Sunday, October 10, 2010

Picture Time!

Picture Time!
            Time to pull out the cameras, it’s Thanksgiving! Holidays are times where friends and family gather together to smile and hug. At the majority of these functions there is an appointed amateur photographer who snaps consecutive photographs. The reading, Inside the Great Machine of Desire, states that “...photographers may frame an event in order to present it as a random moment”. This framing of images makes it difficult for someone looking at a photograph to determine if the emotions depicted in the image are real or fake.
Cannibal Tours and National Geographic are similar to society’s tabloid shots and family photographs because they display people’s need to document life through images instead of relying on the power of memory. People believe they need photographs because human memory is susceptible to forget, but memory holds onto the most important experiences in a person’s life and lets the less important moments fade away.

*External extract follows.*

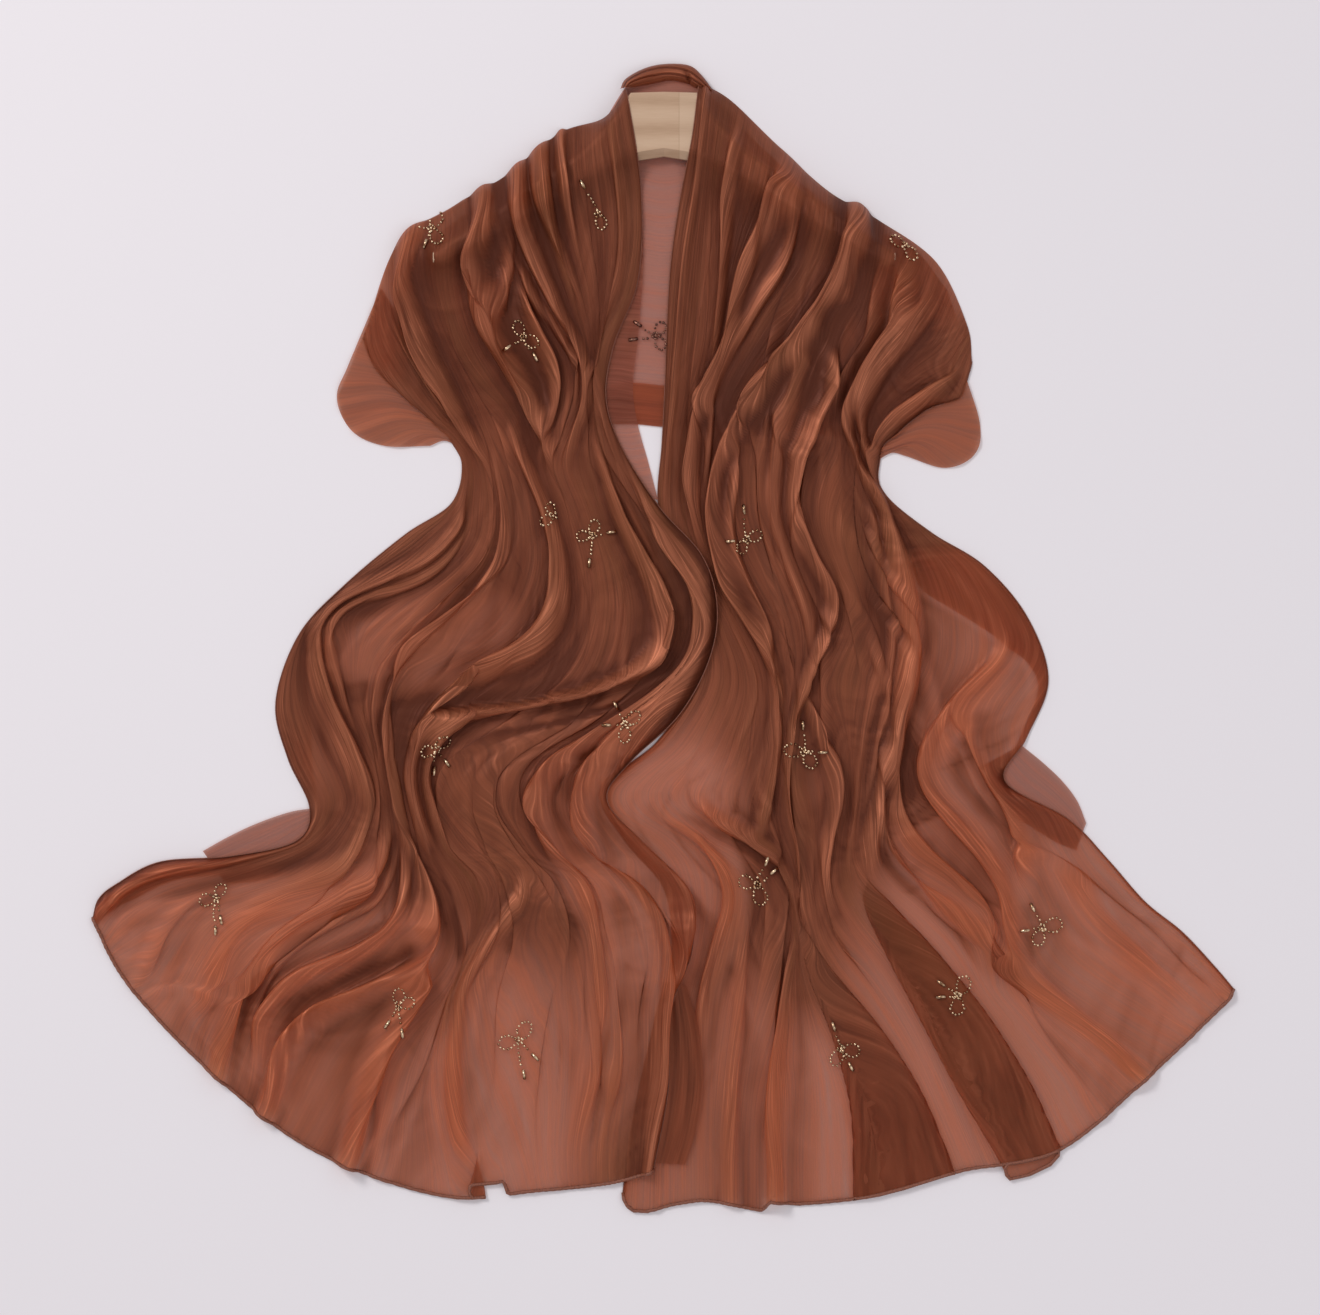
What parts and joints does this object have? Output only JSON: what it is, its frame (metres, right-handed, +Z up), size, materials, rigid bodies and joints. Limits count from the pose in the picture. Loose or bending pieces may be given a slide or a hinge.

Cannibal Tours’ tourist captures photograph
Paparazzi taking photographs of actress, Claire Danes.
        
            There is such a need in modern society to document happiness. Cannibal Tours reveals an in-depth look at society because at one time or another everyone is guilty of acting like a tourist. In fact, people do not even have to go to another country to act like tourists. Tabloid magazines and entertainment shows, similar to People Magazine and TMZ, take photographs of celebrities for people’s enjoyment. Many paparazzi force celebrities to put on a happy face in front of the camera. When listening to Flo Rida’s new song, The Club Can’t Even Handle Me Right Now, the lyrics “paparazzi trying to make me pose” remind me of the part in Cannibal Tours, where a tourist lady tries to make two boys smile for a photograph. In both cases, the individual taking the picture does not care if it is a real happiness or a fake happiness. The capturing of the image is only for commercial gain; celebrities acquire exposure through images and the Papa New Guinea boys earn money for pictures of them. When a photographer asks someone to pose for a picture, two questions should be raised: “What is the purpose of the photograph? and “Who will benefit from it?”

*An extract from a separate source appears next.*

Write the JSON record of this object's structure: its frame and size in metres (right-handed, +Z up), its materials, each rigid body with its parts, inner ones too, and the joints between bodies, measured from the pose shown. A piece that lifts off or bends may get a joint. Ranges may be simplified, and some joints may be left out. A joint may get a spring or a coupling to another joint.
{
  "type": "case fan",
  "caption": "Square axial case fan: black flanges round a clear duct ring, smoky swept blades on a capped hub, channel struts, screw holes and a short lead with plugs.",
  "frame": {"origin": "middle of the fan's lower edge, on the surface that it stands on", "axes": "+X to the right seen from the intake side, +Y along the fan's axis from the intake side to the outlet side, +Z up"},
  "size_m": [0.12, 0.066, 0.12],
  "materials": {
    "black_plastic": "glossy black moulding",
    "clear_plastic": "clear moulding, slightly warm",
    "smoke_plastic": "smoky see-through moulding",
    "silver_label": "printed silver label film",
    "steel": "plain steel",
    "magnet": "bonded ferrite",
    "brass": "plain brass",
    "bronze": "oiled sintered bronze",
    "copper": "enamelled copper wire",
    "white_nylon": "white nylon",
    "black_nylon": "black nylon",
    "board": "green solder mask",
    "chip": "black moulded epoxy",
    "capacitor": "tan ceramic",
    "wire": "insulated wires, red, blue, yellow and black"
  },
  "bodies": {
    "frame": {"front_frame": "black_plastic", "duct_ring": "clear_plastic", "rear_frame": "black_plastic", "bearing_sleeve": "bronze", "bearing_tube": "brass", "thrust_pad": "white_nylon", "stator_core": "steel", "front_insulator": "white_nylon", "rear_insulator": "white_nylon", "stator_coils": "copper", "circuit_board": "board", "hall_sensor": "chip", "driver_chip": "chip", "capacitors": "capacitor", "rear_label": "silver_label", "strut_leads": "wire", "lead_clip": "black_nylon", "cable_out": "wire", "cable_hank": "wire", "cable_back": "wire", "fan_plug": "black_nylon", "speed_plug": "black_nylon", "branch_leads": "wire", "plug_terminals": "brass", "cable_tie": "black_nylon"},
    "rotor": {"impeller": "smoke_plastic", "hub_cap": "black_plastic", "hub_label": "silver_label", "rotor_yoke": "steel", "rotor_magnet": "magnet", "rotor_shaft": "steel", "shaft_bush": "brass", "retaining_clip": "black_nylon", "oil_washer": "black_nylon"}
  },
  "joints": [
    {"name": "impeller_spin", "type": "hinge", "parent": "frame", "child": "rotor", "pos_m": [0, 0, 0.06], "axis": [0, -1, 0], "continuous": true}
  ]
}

            Similar to how tourists in Cannibal Tours cannibalistically snap photographs, paparazzi also repeatedly capture photographs at movie premieres and award shows. Tourists believe that if they see a famous celebrity or a native person, it will make them a cultured individual. These same tourists are just invading the lives of people whom they do not know and capturing non-essential memories. Ultimately a photograph, whether it is in National Geographic, People Magazine, or a family album, can never accurately display reality. Only the people featured in a photograph know if the expressions shown are authentic or posed.
   
I look happy in both photographs, but in reality I was only truly happy in one.
Is it possible to tell which one?---GUESS!